We found that the total annualised cost (including capital, operation, maintenance and fuel where relevant) of the least-cost renewable energy system is $7-10 billion per year higher than that of the ‘efficient’ fossil scenario. This is for a discount (real interest) rate of 5 per cent. For comparison, the subsidies to the production and use of all fossil fuels in Australia are at least $10 billion per year. So, if we removed the fossil subsidies we could pay for the additional costs of renewable electricity.
Alternatively a carbon price of $50-65 per tonne of CO2 would make the ‘efficient’ fossil scenario more expensive than the renewable energy scenario.
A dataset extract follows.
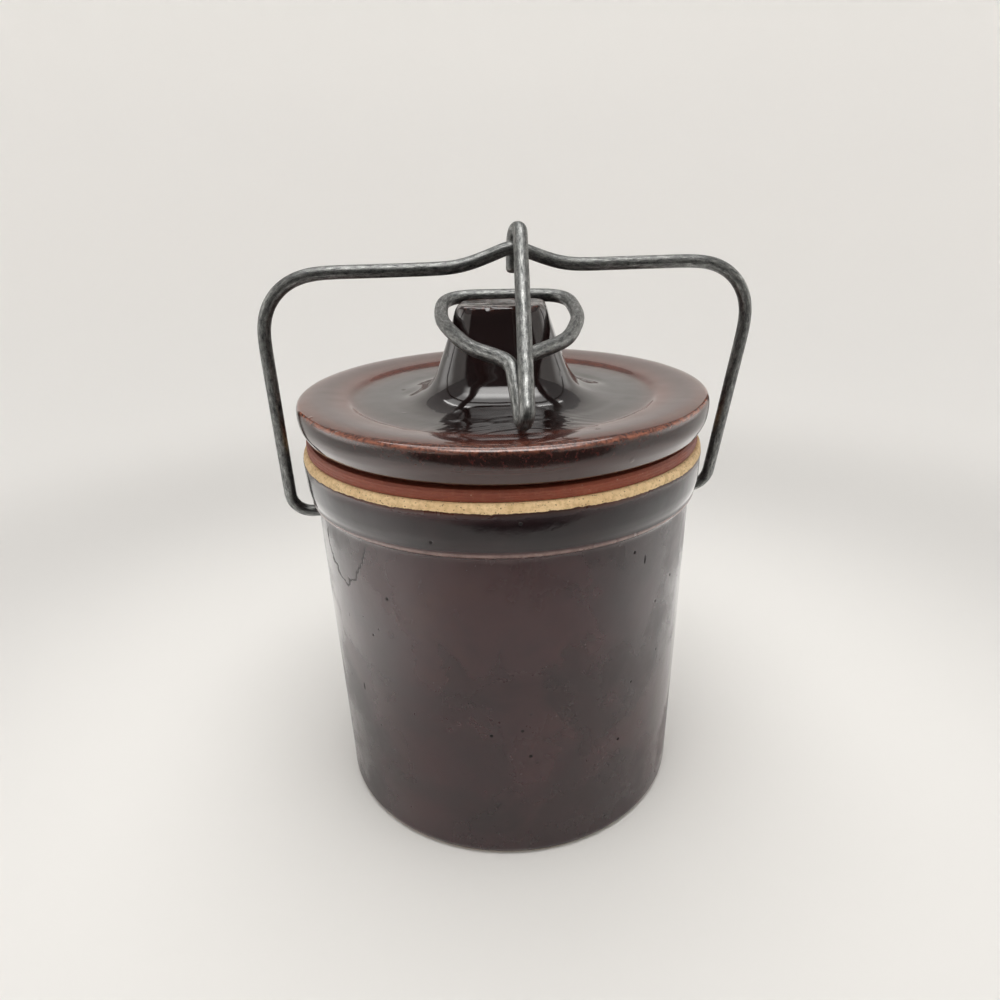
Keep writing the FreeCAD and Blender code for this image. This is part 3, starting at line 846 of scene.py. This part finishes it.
def rubber_material():
    m = Mat("ring_rubber_finish")
    a = m.noise(60, 4, 0.6)
    b = m.noise(800, 3, 0.7)
    col = m.ramp(a, [(0.3, (0.185, 0.038, 0.017)), (0.55, (0.24, 0.051, 0.023)), (0.8, (0.31, 0.074, 0.033))])
    col = m.mix(m.remap(b, 0.45, 0.75, 0, 0.35), col, (0.33, 0.12, 0.065))
    dust = m.voronoi(900)
    col = m.mix(m.math("MULTIPLY", m.remap(dust, 0.05, 0.12, 1, 0), m.remap(b, 0.5, 0.6)), col, (0.45, 0.30, 0.22))
    z = m.xyz()[2]
    lines = m.math("SINE", m.math("MULTIPLY", z, 2 * math.pi / 0.00055))
    h = m.math("ADD", m.math("MULTIPLY", b, 0.7), m.math("MULTIPLY", lines, 0.15))
    n = m.bump(h, 0.00008, 0.5)
    return m.set(Base_Color=col, Roughness=m.remap(a, 0.3, 0.7, 0.50, 0.68), Normal=n, IOR=1.5)


def wire_material():
    m = Mat("wire_finish")
    w = m.attr("along", vector=True)
    streak = m.noise(1, 4, 0.65, vec=m.mapping(w, scale=(520, 2400, 2400)))
    blotch = m.noise(1, 4, 0.65, vec=m.mapping(w, scale=(620, 1200, 1200)))
    grain = m.noise(1, 3, 0.75, vec=m.mapping(w, scale=(2300, 3600, 3600)))
    tone = m.math("ADD", m.math("MULTIPLY", streak, 0.42), m.math("MULTIPLY", blotch, 0.24))
    tone = m.math("ADD", tone, m.math("MULTIPLY", grain, 0.34))
    col = m.ramp(tone, [(0.40, (0.050, 0.053, 0.052)), (0.46, (0.125, 0.128, 0.125)), (0.53, (0.20, 0.203, 0.197)), (0.62, (0.40, 0.40, 0.39))])
    col = m.mix(m.remap(grain, 0.54, 0.68, 0, 0.75), col, (0.055, 0.058, 0.057))
    cut = m.attr("cut")
    col = m.mix(m.math("MULTIPLY", cut, 0.5), col, (0.30, 0.28, 0.26))
    rough = m.remap(tone, 0.38, 0.62, 0.42, 0.27)
    rough = m.math("ADD", rough, m.math("MULTIPLY", grain, 0.10))
    h = m.math("ADD", m.math("MULTIPLY", streak, 0.6), m.math("MULTIPLY", grain, 0.5))
    n = m.bump(h, 0.00010, 0.9)
    return m.set(Base_Color=col, Roughness=rough, Metallic=1.0, Normal=n)


jar.data.materials.append(jar_material())
lid.data.materials.append(lid_material())
seal.data.materials.append(rubber_material())
wm = wire_material()
bail.data.materials.append(wm)
lever.data.materials.append(wm)

for ob, body, node, slot in ((jar, "jar", "crock", "jar_glaze"), (seal, "jar", "sealing_ring", "ring_rubber"), (lid, "jar", "lid", "lid_glaze"),
                             (bail, "bail", "bail", "wire"), (lever, "lever", "lever", "wire")):
    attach(ob, body)
    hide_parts(node)


# ---------------------------------------------------------------- studio
def stage_material(name, col, rough=0.8):
    m = Mat(name)
    n = m.noise(9, 3, 0.5)
    c = m.mix(m.remap(n, 0.3, 0.7), tuple(v * 0.985 for v in col), col)
    return m.set(Base_Color=c, Roughness=rough, IOR=1.3)


def make_cove():
    path = rounded_path([(0.002, 0, 0), (0.30, 0, 0), (0.62, 0, 0.30), (0.66, 0.52, 0)], 4.0)
    th = np.linspace(0, 2 * math.pi, 128, endpoint=False)
    P = np.stack([path[:, 0][:, None] * np.cos(th), path[:, 0][:, None] * np.sin(th), path[:, 1][:, None] + 0 * th], -1) / MM
    ob = grid_object("cove", P, start=(0, 0, 0))
    # faces look inwards
    for p in ob.data.polygons:
        p.flip()
    m = Mat("pale_paper_painted_light")
    z = m.xyz()[2]
    x = m.xyz()
    far = m.math("SQRT", m.math("ADD", m.math("POWER", x[0], 2), m.math("POWER", x[1], 2)))
    # painted shade and light: the paper is darker in a ring round the object and paler further out and up the wall
    c = m.mix(m.remap(far, 0.10, 0.24), (0.78, 0.77, 0.75), (0.66, 0.651, 0.638))
    c = m.mix(m.remap(far, 0.24, 0.42), c, (0.85, 0.84, 0.825))
    c = m.mix(m.remap(z, 0.01, 0.14), c, (0.86, 0.845, 0.825))
    c = m.mix(m.remap(z, 0.20, 0.36), c, (0.88, 0.865, 0.84))
    # painted light: the paper itself glows, more strongly higher up
    glow = m.remap(z, -0.12, 0.46, 0.0, 0.155)
    ob.data.materials.append(m.set(Base_Color=c, Roughness=0.9, IOR=1.3, Emission_Color=(1.0, 0.985, 0.965, 1), Emission_Strength=glow))
    return ob


def sheet(name, size, place, target, shade=None, glow=0.0, lights=False):
    """A soft-edged studio sheet that only reflections see: it darkens (shade 0..1) or glows."""
    me = bpy.data.meshes.new(name)
    w, h = size[0] / 2, size[1] / 2
    me.from_pydata([(-w, -h, 0), (w, -h, 0), (w, h, 0), (-w, h, 0)], [], [(0, 1, 2, 3)])
    ob = bpy.data.objects.new(name, me)
    bpy.context.scene.collection.objects.link(ob)
    ob.location = place
    ob.rotation_mode = "QUATERNION"
    ob.rotation_quaternion = (Vector(place) - Vector(target)).to_track_quat("Z", "Y")
    m = Mat(name + "_sheet")
    v = m.xyz()
    inner = 0.34 if shade else 0.12
    fx = m.remap(m.math("ABSOLUTE", v[0]), inner * size[0], 0.5 * size[0], 1, 0)
    fy = m.remap(m.math("ABSOLUTE", v[1]), inner * size[1], 0.5 * size[1], 1, 0)
    f = m.math("MULTIPLY", fx, fy)
    clear = m.t.nodes.new("ShaderNodeBsdfTransparent")
    if shade:
        m.set(Base_Color=(0.012, 0.012, 0.013, 1), Roughness=0.9)
        join = m.t.nodes.new("ShaderNodeMixShader")
        m.put(join.inputs[0], m.math("MULTIPLY", f, shade))
        m.put(join.inputs[1], clear.outputs[0])
        m.put(join.inputs[2], m.p.outputs[0])
    else:
        m.t.nodes.remove(m.p)
        light = m.t.nodes.new("ShaderNodeEmission")
        light.inputs["Color"].default_value = (1.0, 0.985, 0.965, 1)
        m.put(light.inputs["Strength"], m.math("MULTIPLY", f, glow))
        join = m.t.nodes.new("ShaderNodeAddShader")
        m.put(join.inputs[0], clear.outputs[0])
        m.put(join.inputs[1], light.outputs[0])
    m.put(m.out.inputs[0], join.outputs[0])
    me.materials.append(m.m)
    ob.visible_camera = False
    ob.visible_diffuse = lights
    ob.visible_shadow = False
    return ob


def area(name, size, place, target, power, color=(1, 1, 1)):
    li = bpy.data.lights.new(name, "AREA")
    li.shape = "RECTANGLE"
    li.size, li.size_y = size
    li.energy = power
    li.color = color
    ob = bpy.data.objects.new(name, li)
    ob.location = place
    ob.rotation_mode = "QUATERNION"
    ob.rotation_quaternion = (Vector(place) - Vector(target)).to_track_quat("Z", "Y")
    bpy.context.scene.collection.objects.link(ob)
    ob.visible_camera = False
    return ob


make_cove()
sheet("low_flag", (0.56, 0.20), (-0.02, -0.202, 0.080), (-0.02, 0, 0.080), shade=0.97)
sheet("high_flag", (0.27, 0.38), (-0.03, -0.245, 0.30), (-0.03, 0, 0.24), shade=0.97)
world = bpy.data.worlds.new("studio")
bpy.context.scene.world = world
world.use_nodes = True
bg = world.node_tree.nodes["Background"]
bg.inputs["Color"].default_value = (1.0, 0.985, 0.96, 1)
bg.inputs["Strength"].default_value = 0.40
area("top_soft", (0.50, 0.42), (0.0, 0.05, 0.60), (0, 0, 0.1), 1.06, (1.0, 0.99, 0.975))
area("strip_back", (0.40, 0.02), (0.0, 0.20, 0.46), (0, 0, 0.1), 0.20, (1.0, 0.985, 0.965))
# soft-edged reflectors: what the glaze and the wires pick up
sheet("over_front", (0.44, 0.28), (0.0, -0.13, 0.46), (0, 0, 0.1), glow=5.6, lights=True)
sheet("side_left", (0.60, 0.44), (-0.50, 0.05, 0.22), (0, 0, 0.10), glow=1.7)
sheet("side_right", (0.60, 0.44), (0.50, 0.05, 0.22), (0, 0, 0.10), glow=1.2)
sheet("floor_left", (0.24, 0.44), (-0.165, 0.03, 0.003), (-0.165, 0.03, -1), glow=0.9)
sheet("floor_right", (0.24, 0.44), (0.165, 0.03, 0.003), (0.165, 0.03, -1), glow=0.65)
bpy.context.scene.view_settings.view_transform = "Standard"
A higher discount rate would increase the breakeven carbon price to the range $70-100 per tonne.
The justification for the carbon price is that it simply transfers costs that we are already paying, in terms of the impacts of climate change, to the principal cause of climate change, namely the combustion of fossil fuels. It is not a new cost, but simply a means of making the polluter pay for existing costs and so it provides an economic driver for shifting to renewable energy technologies.
However, although a carbon price may be necessary, it is not sufficient. To build the clean alternatives, so that people don’t have to pay the carbon price, we need complementary policies, such as renewable energy targets; feed-in tariffs; the Clean Energy Finance Corporation; grants for research and development; regulations and standards for energy efficiency; and government funding for railways, transmission lines and bicycle paths.
An electricity generation system based on 100 per cent commercially available renewable energy technologies is technically feasible, reliable and affordable. It just needs effective policies from our federal and state governments.